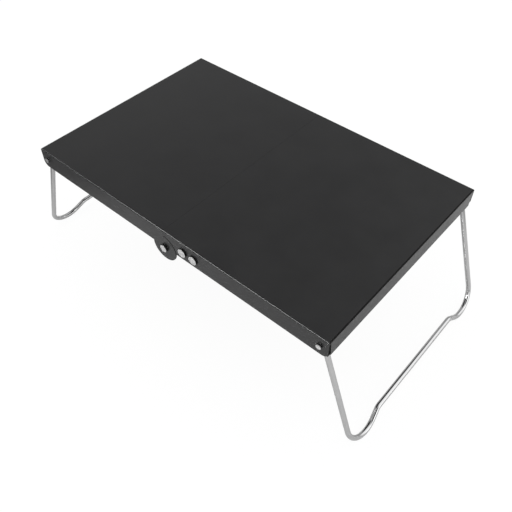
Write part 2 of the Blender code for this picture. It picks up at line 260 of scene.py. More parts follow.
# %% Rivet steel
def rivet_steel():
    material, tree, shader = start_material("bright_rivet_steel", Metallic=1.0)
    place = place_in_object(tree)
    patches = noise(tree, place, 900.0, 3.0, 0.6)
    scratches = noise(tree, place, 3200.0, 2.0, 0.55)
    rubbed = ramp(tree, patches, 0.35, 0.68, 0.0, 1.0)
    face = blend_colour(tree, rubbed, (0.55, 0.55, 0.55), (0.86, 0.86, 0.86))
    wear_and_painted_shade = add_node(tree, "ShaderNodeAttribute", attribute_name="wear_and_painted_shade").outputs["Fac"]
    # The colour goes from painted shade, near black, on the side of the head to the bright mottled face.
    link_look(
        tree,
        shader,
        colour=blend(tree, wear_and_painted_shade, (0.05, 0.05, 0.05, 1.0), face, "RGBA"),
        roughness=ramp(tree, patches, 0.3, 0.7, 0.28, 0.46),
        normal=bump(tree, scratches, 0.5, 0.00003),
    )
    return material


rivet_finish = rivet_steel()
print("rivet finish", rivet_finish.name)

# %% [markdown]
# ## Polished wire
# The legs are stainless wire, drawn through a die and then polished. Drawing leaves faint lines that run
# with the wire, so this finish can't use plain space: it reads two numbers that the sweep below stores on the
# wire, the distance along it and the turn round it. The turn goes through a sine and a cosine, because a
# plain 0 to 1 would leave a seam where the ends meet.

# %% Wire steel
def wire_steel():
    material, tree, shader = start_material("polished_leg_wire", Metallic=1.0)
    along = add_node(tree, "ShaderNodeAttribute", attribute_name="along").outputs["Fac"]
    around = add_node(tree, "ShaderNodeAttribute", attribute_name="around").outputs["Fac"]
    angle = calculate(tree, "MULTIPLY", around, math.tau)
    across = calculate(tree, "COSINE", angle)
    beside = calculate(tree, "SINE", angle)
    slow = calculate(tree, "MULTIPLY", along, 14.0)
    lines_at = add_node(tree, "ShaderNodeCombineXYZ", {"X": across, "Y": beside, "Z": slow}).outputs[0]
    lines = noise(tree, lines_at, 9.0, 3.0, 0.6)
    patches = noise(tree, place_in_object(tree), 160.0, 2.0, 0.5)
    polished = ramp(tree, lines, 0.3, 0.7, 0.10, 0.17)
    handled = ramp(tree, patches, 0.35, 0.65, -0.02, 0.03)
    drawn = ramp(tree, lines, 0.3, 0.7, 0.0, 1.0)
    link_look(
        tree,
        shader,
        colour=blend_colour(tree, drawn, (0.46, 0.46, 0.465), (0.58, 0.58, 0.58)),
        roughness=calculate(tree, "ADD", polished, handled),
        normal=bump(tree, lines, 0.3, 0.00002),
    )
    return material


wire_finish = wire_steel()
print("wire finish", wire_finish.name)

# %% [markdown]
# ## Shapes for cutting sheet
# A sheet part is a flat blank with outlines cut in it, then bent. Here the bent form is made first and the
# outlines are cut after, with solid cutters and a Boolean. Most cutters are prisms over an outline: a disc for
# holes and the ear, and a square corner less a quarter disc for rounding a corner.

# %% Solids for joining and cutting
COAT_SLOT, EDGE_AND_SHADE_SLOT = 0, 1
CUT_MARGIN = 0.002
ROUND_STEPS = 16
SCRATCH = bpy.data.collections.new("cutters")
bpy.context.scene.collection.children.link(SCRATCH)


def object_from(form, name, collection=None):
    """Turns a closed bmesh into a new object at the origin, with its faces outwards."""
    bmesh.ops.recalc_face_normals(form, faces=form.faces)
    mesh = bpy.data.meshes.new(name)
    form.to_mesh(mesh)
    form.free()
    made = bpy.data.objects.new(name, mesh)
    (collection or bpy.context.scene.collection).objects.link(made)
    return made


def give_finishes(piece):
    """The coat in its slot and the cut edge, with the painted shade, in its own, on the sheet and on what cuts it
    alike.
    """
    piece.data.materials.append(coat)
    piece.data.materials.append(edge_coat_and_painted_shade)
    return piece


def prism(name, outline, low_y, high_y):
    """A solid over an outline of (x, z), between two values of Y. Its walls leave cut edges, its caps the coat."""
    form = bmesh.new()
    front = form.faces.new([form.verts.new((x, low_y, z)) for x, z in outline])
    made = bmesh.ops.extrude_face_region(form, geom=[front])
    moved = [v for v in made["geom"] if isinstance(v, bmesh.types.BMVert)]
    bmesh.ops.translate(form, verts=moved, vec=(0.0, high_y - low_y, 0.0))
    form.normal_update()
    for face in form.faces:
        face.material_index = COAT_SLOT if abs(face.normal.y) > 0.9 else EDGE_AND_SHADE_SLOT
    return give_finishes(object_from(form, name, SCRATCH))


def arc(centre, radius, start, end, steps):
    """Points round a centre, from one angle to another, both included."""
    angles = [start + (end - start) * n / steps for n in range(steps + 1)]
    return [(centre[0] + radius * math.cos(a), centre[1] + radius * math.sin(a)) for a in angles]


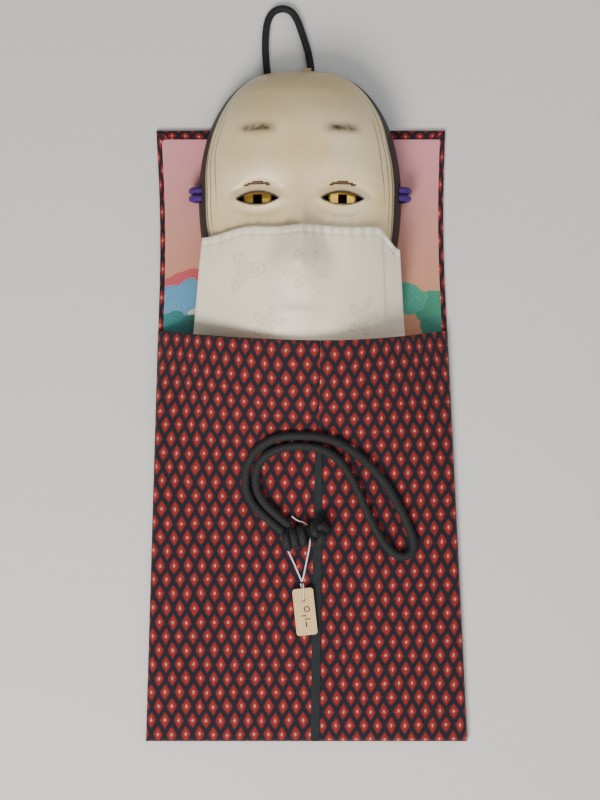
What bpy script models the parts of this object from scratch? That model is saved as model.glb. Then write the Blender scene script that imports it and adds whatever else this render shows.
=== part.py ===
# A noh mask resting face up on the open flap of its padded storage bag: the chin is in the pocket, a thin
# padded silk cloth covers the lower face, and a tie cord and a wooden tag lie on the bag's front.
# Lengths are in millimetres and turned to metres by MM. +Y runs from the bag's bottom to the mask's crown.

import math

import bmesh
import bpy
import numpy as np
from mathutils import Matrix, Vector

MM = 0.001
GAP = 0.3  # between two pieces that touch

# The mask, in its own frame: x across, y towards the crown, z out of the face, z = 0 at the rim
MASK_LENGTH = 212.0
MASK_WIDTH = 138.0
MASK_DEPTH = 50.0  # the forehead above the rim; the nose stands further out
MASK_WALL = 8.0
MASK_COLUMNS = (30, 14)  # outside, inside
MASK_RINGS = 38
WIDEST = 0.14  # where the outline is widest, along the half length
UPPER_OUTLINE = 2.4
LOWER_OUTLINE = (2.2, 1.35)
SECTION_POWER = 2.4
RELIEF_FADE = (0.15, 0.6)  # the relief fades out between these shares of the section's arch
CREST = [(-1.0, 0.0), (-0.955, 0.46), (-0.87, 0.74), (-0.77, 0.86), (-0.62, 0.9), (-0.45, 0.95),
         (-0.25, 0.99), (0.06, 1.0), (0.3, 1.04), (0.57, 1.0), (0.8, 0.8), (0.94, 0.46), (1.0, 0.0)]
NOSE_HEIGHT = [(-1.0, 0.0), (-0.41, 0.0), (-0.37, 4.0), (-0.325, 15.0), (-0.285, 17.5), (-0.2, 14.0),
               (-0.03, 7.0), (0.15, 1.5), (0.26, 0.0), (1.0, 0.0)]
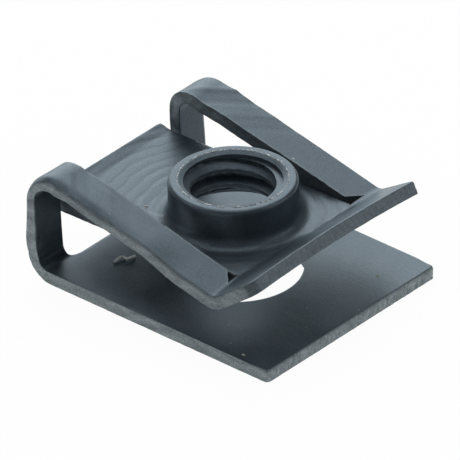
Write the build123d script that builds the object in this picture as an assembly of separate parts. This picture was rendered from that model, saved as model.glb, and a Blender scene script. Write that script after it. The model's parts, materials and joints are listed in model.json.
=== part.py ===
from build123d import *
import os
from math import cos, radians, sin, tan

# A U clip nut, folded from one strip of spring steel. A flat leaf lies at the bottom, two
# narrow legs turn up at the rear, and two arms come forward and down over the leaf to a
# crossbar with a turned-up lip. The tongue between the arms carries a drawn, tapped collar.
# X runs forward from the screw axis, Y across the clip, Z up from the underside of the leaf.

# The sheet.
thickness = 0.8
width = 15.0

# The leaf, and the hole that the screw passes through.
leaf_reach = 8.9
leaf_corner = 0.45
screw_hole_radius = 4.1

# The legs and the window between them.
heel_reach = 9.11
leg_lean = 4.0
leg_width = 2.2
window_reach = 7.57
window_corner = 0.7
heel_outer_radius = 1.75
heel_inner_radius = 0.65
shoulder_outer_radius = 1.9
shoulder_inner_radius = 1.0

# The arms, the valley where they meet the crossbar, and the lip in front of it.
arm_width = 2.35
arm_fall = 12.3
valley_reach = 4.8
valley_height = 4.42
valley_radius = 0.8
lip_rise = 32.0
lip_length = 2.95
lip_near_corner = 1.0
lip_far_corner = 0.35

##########

From the first line to the last, please quote the material above exactly.

**Correct answer**
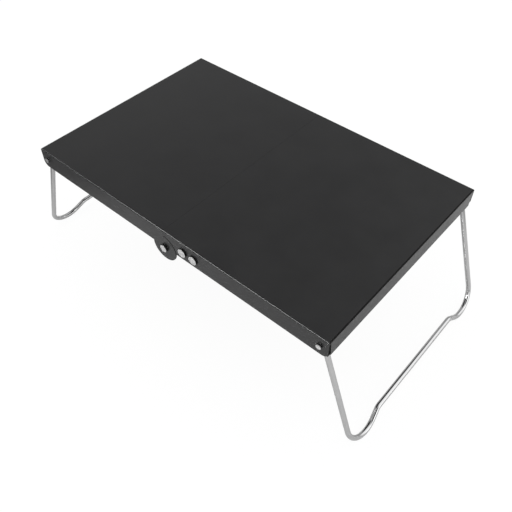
Write part 2 of the Blender code for this picture. It picks up at line 260 of scene.py. More parts follow.
# %% Rivet steel
def rivet_steel():
    material, tree, shader = start_material("bright_rivet_steel", Metallic=1.0)
    place = place_in_object(tree)
    patches = noise(tree, place, 900.0, 3.0, 0.6)
    scratches = noise(tree, place, 3200.0, 2.0, 0.55)
    rubbed = ramp(tree, patches, 0.35, 0.68, 0.0, 1.0)
    face = blend_colour(tree, rubbed, (0.55, 0.55, 0.55), (0.86, 0.86, 0.86))
    wear_and_painted_shade = add_node(tree, "ShaderNodeAttribute", attribute_name="wear_and_painted_shade").outputs["Fac"]
    # The colour goes from painted shade, near black, on the side of the head to the bright mottled face.
    link_look(
        tree,
        shader,
        colour=blend(tree, wear_and_painted_shade, (0.05, 0.05, 0.05, 1.0), face, "RGBA"),
        roughness=ramp(tree, patches, 0.3, 0.7, 0.28, 0.46),
        normal=bump(tree, scratches, 0.5, 0.00003),
    )
    return material


rivet_finish = rivet_steel()
print("rivet finish", rivet_finish.name)

# %% [markdown]
# ## Polished wire
# The legs are stainless wire, drawn through a die and then polished. Drawing leaves faint lines that run
# with the wire, so this finish can't use plain space: it reads two numbers that the sweep below stores on the
# wire, the distance along it and the turn round it. The turn goes through a sine and a cosine, because a
# plain 0 to 1 would leave a seam where the ends meet.

# %% Wire steel
def wire_steel():
    material, tree, shader = start_material("polished_leg_wire", Metallic=1.0)
    along = add_node(tree, "ShaderNodeAttribute", attribute_name="along").outputs["Fac"]
    around = add_node(tree, "ShaderNodeAttribute", attribute_name="around").outputs["Fac"]
    angle = calculate(tree, "MULTIPLY", around, math.tau)
    across = calculate(tree, "COSINE", angle)
    beside = calculate(tree, "SINE", angle)
    slow = calculate(tree, "MULTIPLY", along, 14.0)
    lines_at = add_node(tree, "ShaderNodeCombineXYZ", {"X": across, "Y": beside, "Z": slow}).outputs[0]
    lines = noise(tree, lines_at, 9.0, 3.0, 0.6)
    patches = noise(tree, place_in_object(tree), 160.0, 2.0, 0.5)
    polished = ramp(tree, lines, 0.3, 0.7, 0.10, 0.17)
    handled = ramp(tree, patches, 0.35, 0.65, -0.02, 0.03)
    drawn = ramp(tree, lines, 0.3, 0.7, 0.0, 1.0)
    link_look(
        tree,
        shader,
        colour=blend_colour(tree, drawn, (0.46, 0.46, 0.465), (0.58, 0.58, 0.58)),
        roughness=calculate(tree, "ADD", polished, handled),
        normal=bump(tree, lines, 0.3, 0.00002),
    )
    return material


wire_finish = wire_steel()
print("wire finish", wire_finish.name)

# %% [markdown]
# ## Shapes for cutting sheet
# A sheet part is a flat blank with outlines cut in it, then bent. Here the bent form is made first and the
# outlines are cut after, with solid cutters and a Boolean. Most cutters are prisms over an outline: a disc for
# holes and the ear, and a square corner less a quarter disc for rounding a corner.

# %% Solids for joining and cutting
COAT_SLOT, EDGE_AND_SHADE_SLOT = 0, 1
CUT_MARGIN = 0.002
ROUND_STEPS = 16
SCRATCH = bpy.data.collections.new("cutters")
bpy.context.scene.collection.children.link(SCRATCH)


def object_from(form, name, collection=None):
    """Turns a closed bmesh into a new object at the origin, with its faces outwards."""
    bmesh.ops.recalc_face_normals(form, faces=form.faces)
    mesh = bpy.data.meshes.new(name)
    form.to_mesh(mesh)
    form.free()
    made = bpy.data.objects.new(name, mesh)
    (collection or bpy.context.scene.collection).objects.link(made)
    return made


def give_finishes(piece):
    """The coat in its slot and the cut edge, with the painted shade, in its own, on the sheet and on what cuts it
    alike.
    """
    piece.data.materials.append(coat)
    piece.data.materials.append(edge_coat_and_painted_shade)
    return piece


def prism(name, outline, low_y, high_y):
    """A solid over an outline of (x, z), between two values of Y. Its walls leave cut edges, its caps the coat."""
    form = bmesh.new()
    front = form.faces.new([form.verts.new((x, low_y, z)) for x, z in outline])
    made = bmesh.ops.extrude_face_region(form, geom=[front])
    moved = [v for v in made["geom"] if isinstance(v, bmesh.types.BMVert)]
    bmesh.ops.translate(form, verts=moved, vec=(0.0, high_y - low_y, 0.0))
    form.normal_update()
    for face in form.faces:
        face.material_index = COAT_SLOT if abs(face.normal.y) > 0.9 else EDGE_AND_SHADE_SLOT
    return give_finishes(object_from(form, name, SCRATCH))


def arc(centre, radius, start, end, steps):
    """Points round a centre, from one angle to another, both included."""
    angles = [start + (end - start) * n / steps for n in range(steps + 1)]
    return [(centre[0] + radius * math.cos(a), centre[1] + radius * math.sin(a)) for a in angles]


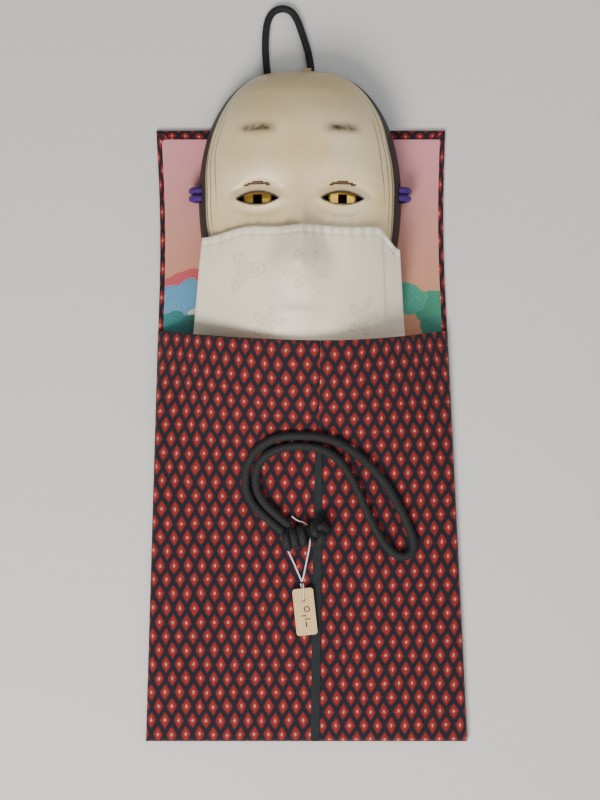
What bpy script models the parts of this object from scratch? That model is saved as model.glb. Then write the Blender scene script that imports it and adds whatever else this render shows.
=== part.py ===
# A noh mask resting face up on the open flap of its padded storage bag: the chin is in the pocket, a thin
# padded silk cloth covers the lower face, and a tie cord and a wooden tag lie on the bag's front.
# Lengths are in millimetres and turned to metres by MM. +Y runs from the bag's bottom to the mask's crown.

import math

import bmesh
import bpy
import numpy as np
from mathutils import Matrix, Vector

MM = 0.001
GAP = 0.3  # between two pieces that touch

# The mask, in its own frame: x across, y towards the crown, z out of the face, z = 0 at the rim
MASK_LENGTH = 212.0
MASK_WIDTH = 138.0
MASK_DEPTH = 50.0  # the forehead above the rim; the nose stands further out
MASK_WALL = 8.0
MASK_COLUMNS = (30, 14)  # outside, inside
MASK_RINGS = 38
WIDEST = 0.14  # where the outline is widest, along the half length
UPPER_OUTLINE = 2.4
LOWER_OUTLINE = (2.2, 1.35)
SECTION_POWER = 2.4
RELIEF_FADE = (0.15, 0.6)  # the relief fades out between these shares of the section's arch
CREST = [(-1.0, 0.0), (-0.955, 0.46), (-0.87, 0.74), (-0.77, 0.86), (-0.62, 0.9), (-0.45, 0.95),
         (-0.25, 0.99), (0.06, 1.0), (0.3, 1.04), (0.57, 1.0), (0.8, 0.8), (0.94, 0.46), (1.0, 0.0)]
NOSE_HEIGHT = [(-1.0, 0.0), (-0.41, 0.0), (-0.37, 4.0), (-0.325, 15.0), (-0.285, 17.5), (-0.2, 14.0),
               (-0.03, 7.0), (0.15, 1.5), (0.26, 0.0), (1.0, 0.0)]
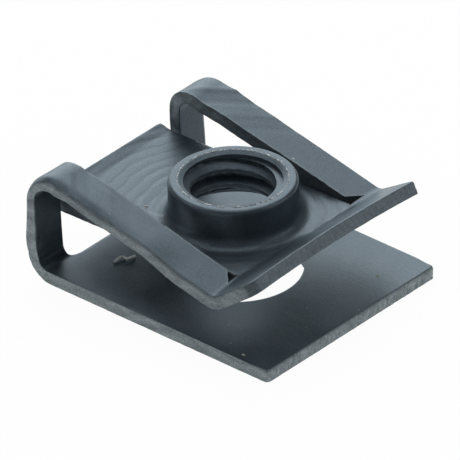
Write the build123d script that builds the object in this picture as an assembly of separate parts. This picture was rendered from that model, saved as model.glb, and a Blender scene script. Write that script after it. The model's parts, materials and joints are listed in model.json.
=== part.py ===
from build123d import *
import os
from math import cos, radians, sin, tan

# A U clip nut, folded from one strip of spring steel. A flat leaf lies at the bottom, two
# narrow legs turn up at the rear, and two arms come forward and down over the leaf to a
# crossbar with a turned-up lip. The tongue between the arms carries a drawn, tapped collar.
# X runs forward from the screw axis, Y across the clip, Z up from the underside of the leaf.

# The sheet.
thickness = 0.8
width = 15.0

# The leaf, and the hole that the screw passes through.
leaf_reach = 8.9
leaf_corner = 0.45
screw_hole_radius = 4.1

# The legs and the window between them.
heel_reach = 9.11
leg_lean = 4.0
leg_width = 2.2
window_reach = 7.57
window_corner = 0.7
heel_outer_radius = 1.75
heel_inner_radius = 0.65
shoulder_outer_radius = 1.9
shoulder_inner_radius = 1.0

# The arms, the valley where they meet the crossbar, and the lip in front of it.
arm_width = 2.35
arm_fall = 12.3
valley_reach = 4.8
valley_height = 4.42
valley_radius = 0.8
lip_rise = 32.0
lip_length = 2.95
lip_near_corner = 1.0
lip_far_corner = 0.35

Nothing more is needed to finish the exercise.